Ambiente
Se a Tuvalu non piove…
Il cambiamento climatico non è diverso da una "lenta ed insidiosa forma di terrorismo". Meglio di chiunque altro, Saufatu Sapo’aga, ex Primo Ministro degli atolli di Tuvalu, riuscì in un memorabile discorso a sottolineare cosa può significare per un Paese…
Il cambiamento climatico non è diverso da una "lenta ed insidiosa forma di terrorismo". Meglio di chiunque altro, Saufatu Sapo’aga, ex Primo Ministro degli atolli di Tuvalu, riuscì in un memorabile discorso a sottolineare cosa può significare per un Paese un mutamento epocale come quello che stiamo vivendo. Soprattutto se stiamo parlando di un Paese le cui dimensioni, sulla mappa geografica, sono a prova di miope.
Tuvalu è una nazione insulare formata da otto isole incastonate in mezzo al Pacifico, per un totale di 26 chilometri quadrati e spicci. Il posto più in alto assomma a 5 metri sul livello del mare, mentre la media delle terre emerse rimanenti non supera il metro sopra la superficie dell’Oceano. Un Oceano che cresce millimetro per millimetro, anno dopo anno. E che viene controllato con difficoltà dalle varie barriere improvvisate che gli abitanti cercano disperatamente di costruire per salvare le poche coltivazioni, ed abitazioni, presenti. Ma il problema dell’oggi non è, ancora, la sommersione delle terre, ma l’inquinamento delle falde di acqua potabile che si trovano poco sotto gli atolli. Già ampiamente sfruttate, ed in alcuni casi inquinate, rischiano di scomparire tra un’acqua salata che sale ed una pioggia che non arriva, soprattutto se in mezzo ci si mette anche La Nina, quel fenomeno atmosferico caratteristico dell’area del Pacifico che ciclicamente sconvolge i regimi delle piogge e delle siccità in quell’area del mondo. Ed a Tuvalu, di pioggia, non se ne vede da circa un anno. E questo vuol dire razionare l’acqua, non poter irrigare, non potersi e non poter lavare come si vorrebbe, con tutto quello che ciò comporta. L’ospedale locale ha già affrontato, e per ora sconfitto, un’epidemia di gastroenterite il mese scorso ma i medici sono pronti a tutto. In un’intervista al quotidiano britannico Guardian la dottoressa Puakena Boreham è diretta: "al momento non siamo in una situazione critica per la salute pubblica, ma le cose potrebbero peggiorare".
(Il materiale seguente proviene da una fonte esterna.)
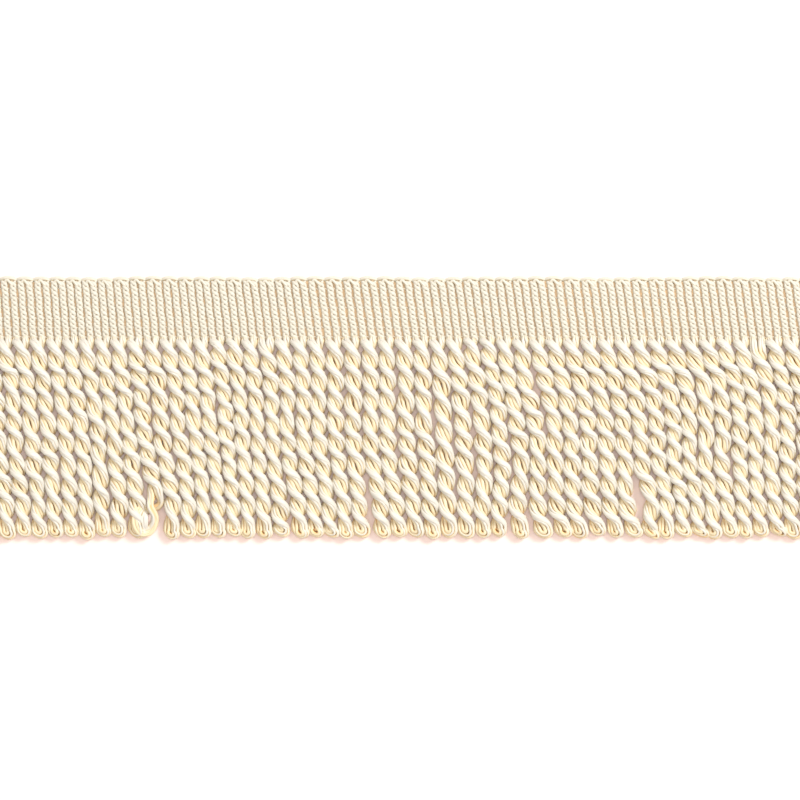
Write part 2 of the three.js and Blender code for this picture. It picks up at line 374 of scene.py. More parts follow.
@dataclass
class ShaderNodes:
    """Adds nodes to a material and links them up."""

    tree: bpy.types.NodeTree

    def add(self, kind: str, inputs: dict[str | int, object], **settings: object) -> bpy.types.Node:
        """Adds one node.

        Args:
            kind: Its type.
            inputs: What goes into its inputs, the outputs of other nodes or values.
            settings: Its own settings.

        Returns:
            The node.
        """
        node = self.tree.nodes.new(kind)
        for name, value in settings.items():
            setattr(node, name, value)
        for name, value in inputs.items():
            if isinstance(value, bpy.types.NodeSocket):
                self.tree.links.new(value, node.inputs[name])
            else:
                node.inputs[name].default_value = value
        return node

    def maths(self, operation: str, *values: bpy.types.NodeSocket | float) -> bpy.types.NodeSocket:
        """The result of a sum with outputs and numbers."""
        return self.add("ShaderNodeMath", dict(enumerate(values)), operation=operation).outputs["Value"]

    def noise(self, place: bpy.types.NodeSocket, scale: float, detail: float) -> bpy.types.NodeSocket:
        """The level of a noise that is equally fine all ways."""
        inputs = {"Vector": place, "Scale": scale, "Detail": detail}
        return self.add("ShaderNodeTexNoise", inputs).outputs["Fac"]

    def fibres(self, uv: bpy.types.NodeSocket, grain: tuple[float, float]) -> bpy.types.NodeSocket:
        """The level of a noise with one grain round the yarn and another along it."""
        stretch = self.add("ShaderNodeMapping", {"Vector": uv, "Scale": (*grain, 1.0)})
        return self.noise(stretch.outputs["Vector"], 1.0, FIBRE_DETAIL)

    def graded(
        self, level: bpy.types.NodeSocket, before: tuple[float, float], after: tuple[float, float]
    ) -> bpy.types.NodeSocket:
        """Moves a level from one range to another and holds it there.

        Args:
            level: The output that gives the level.
            before: The range it is read in.
            after: The range it is given.

        Returns:
            The socket that gives the new level.
        """
        inputs = {"Value": level, "From Min": before[0], "From Max": before[1]}
        inputs |= {"To Min": after[0], "To Max": after[1]}
        return self.add("ShaderNodeMapRange", inputs).outputs["Result"]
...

I diecimila abitanti di Tuvalu sono nei fatti prigionieri nelle loro terre. Molti vorrebbero andarsene, ma mancano i soldi. Altri si ostinano a rimanere, perchè lasciare Tuvalu non vuol dire solamente lasciare la propria casa, ma anche le proprie tradizioni e, nel momento in cui il Pacifico inghiottirà l’ultimo metro calpestabile, il proprio status guiridico. Poche decine d’anni ed avremo i primi profughi apolidi che la storia dell’umanità abbia mai conosciuto: raminghi per il mondo non perchè fuggiti ad un conflitto o ad un’occupazione militare, non perchè scacciati dalle proprie terre, ma perchè quelle terre, in senso fisico, non esisteranno più.
Un bel problema. Anche per le Nazioni Unite e per il diritto internazionale. Ma chi oggi abita a Tuvalu non si scompone davanti ai cavilli giuridici, chiede solo di poter sopravvivere. Lo fece Ian Fry, allora delegato alla Conferenza delle Parti di Copenhagen nel 2009, tra un singhiozzo e l’altro, dimostrando come dietro ai grandi summit ci siano in verità decisioni (o non decisioni) che condannano persone in carne ed ossa, con le loro storie e le loro fragilità.
"Crediamo che questa (l’attuale crisi idrica, NdA) sia nei fatti la concretizzazione del cambiamento climatico" ha dichiarato Pusinelli Laafai, presidente del National Disaster Committee di Tuvalu in un recente incontro con la stampa, "pensiamo che (i Paesi industrializzati) abbiano il dovere di aiutarci, se non nel recuperare quello che è stato danneggiato o si è perso, almeno nell’assisterci in qualche modo, per mitigare gli effetti di ciò che hanno fatto".
Avevano promesso 30 miliardi di dollari entro il 2012 e di mobilizzarne almeno 100 entro il 2020. Il G20 di Cannes, ad un mese dalla Conferenza Onu sul cambiamento climatico di Durban, deciderà su quali azioni intraprendere per contrastare il gorgo dei debiti sovrani. E come ricapitalizzare le banche. Perchè le Grandi istituzioni, sia che siano pubbliche che private, sono "too big to fail". Ma niente di più. E se in default va l’intero ecosistema, insomma, pazienza. Qualcun altro pagherà.